Note the difference between this approach and that of DalmatinerDB, where raw data was pulled from the storage nodes and aggregated later. Most of the work is delegated to the nodes, close to the data, with the pre-aggregated results combined by Blend.
While all the detail behind how this architecture works will be left for a separate blog by our core TSDB engineers Dave & Chris, the results so far have been fantastic. We’re scaling while loading queries in sub-second response times, with customers doing millions of metrics per shard. In fact, we haven’t had any fires yet, the architecture has so much built-in resiliency, that it auto-healed itself for the few issues we did have without any of our team members needing to wake up and fix things.
Hopefully, our story will make you think twice before trying to build your own TSDB in-house using open-source solutions, or if you’re really crazy, building a TSDB from scratch. Building and maintaining a TSDB is a full-time job, and we have dedicated expert engineers who are continually improving and maintaining our TSDB, and no doubt will iterate the architecture again over time as we hit an even higher magnitude of scale down the line.
Given our experience in this complex space, I would sincerely recommend you don’t try and do this at home, and if you have the money you should definitely outsource this to the experts who do this as a full-time job, whether its Outlyer or another managed TSDB solution out there. As so many things turn out in computing, it’s much harder than it looks!

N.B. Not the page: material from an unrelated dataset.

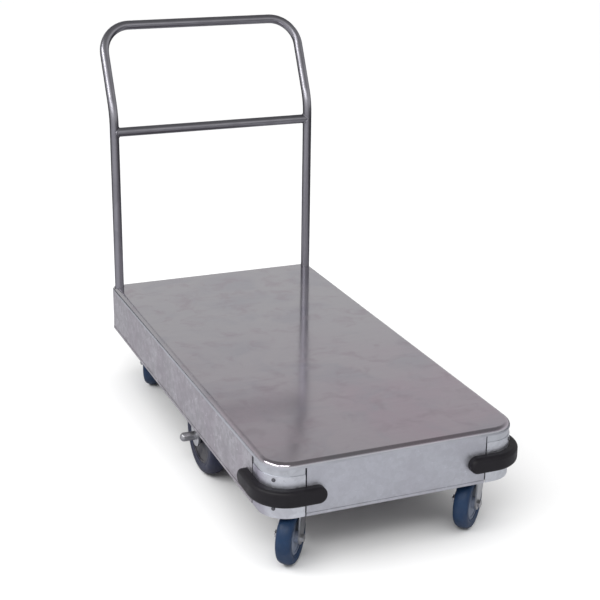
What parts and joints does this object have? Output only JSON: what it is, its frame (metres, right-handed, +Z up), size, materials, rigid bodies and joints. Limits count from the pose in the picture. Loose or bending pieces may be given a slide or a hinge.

One of the advantages we also had in Version 3 was the immense help and support from the Netflix monitoring team, in particular, Brian Harrington who is the core author of Atlas and has got on calls with us several times to help us build a successful monitoring platform around Atlas. It really does take a strong team of super talented experts to build a TSDB that performs at scale, and it’s been awesome collaborating with Brian and the rest of the Netflix monitoring team!